The evening prior, veteran sportscaster Brent Musburger was doing play-by-play for the BCS championship game between Notre Dame and Alabama. What had promised to be a close match turned into a blowout early on, and that left ESPN’s producers scrambling to find something Musburger could comment on, in order to make the game seem less boring. Suddenly the producer (or some other ESPN staffer) discovered that Alabama quarterback AJ McCarron’s girlfriend, Katherine Webb, (an Auburn graduate) was in the stands. So the director was instructed to point the camera at her, and Brent was told to make a comment. Webb is a former Miss Alabama, so Musburger remarked how beautiful she was. The director kept coming back to a shot of Webb, and each time, Brent was expected to say something else. At one point, Musburger said, “You quarterbacks get all the good looking women. What a beautiful woman!” Musburger’s comment made an instant celebrity out of Webb, whose Twitter following went from 526 to nearly 150,000 within minutes.

The next day, ESPN’s monitors of political correctness were in full swing. While the ink was still drying on Rob Parker’s pink slip, the cable giant issued an apology for Musburger’s inappropriate remarks. Said ESPN spokesperson Mike Soltys, “We always try to capture interesting storylines. The relationship between an Auburn grad who is Miss Alabama, and the current Alabama quarterback, certainly met that test. However, we apologize that the commentary in this instance went too far, and Brent understands that.”

Apologize for what? Musburger was only doing what ESPN had told him to do. It wasn’t Brent who kept showing close-ups of Miss Webb. But no matter, the 73-year-old, award-winning journalist will forever be known as the dirty old man who dared to say that a beauty queen was beautiful.

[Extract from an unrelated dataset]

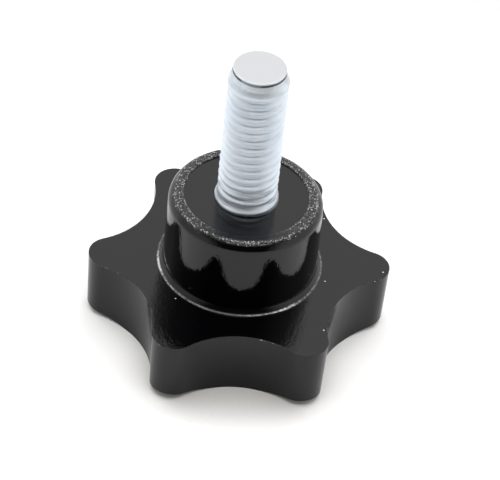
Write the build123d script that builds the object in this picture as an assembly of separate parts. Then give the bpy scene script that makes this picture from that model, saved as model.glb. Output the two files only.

For the record, Webb later defended Musburger, saying, “It was kind of nice... For a woman to be called beautiful, I don’t see how that’s an issue... I don’t see why any woman wouldn’t be flattered by that.”

Back in the early 1960s, while calling a baseball game for CBS, Dizzy Dean and Pee Wee Reese reportedly committed what is widely regarded as the funniest, unintentional ad-lib in history. The director kept showing an affectionate young couple in the stands, and Pee Wee observed, “It looks like he’s kissing her on the strikes.” Replied Dizzy without thinking, “And she’s kissing him on the balls.” Today you can say “balls” on TV, but if you’re black, you can’t talk about being black, and if you’re a man, you can’t say that a woman is beautiful. Where’s the sport in that?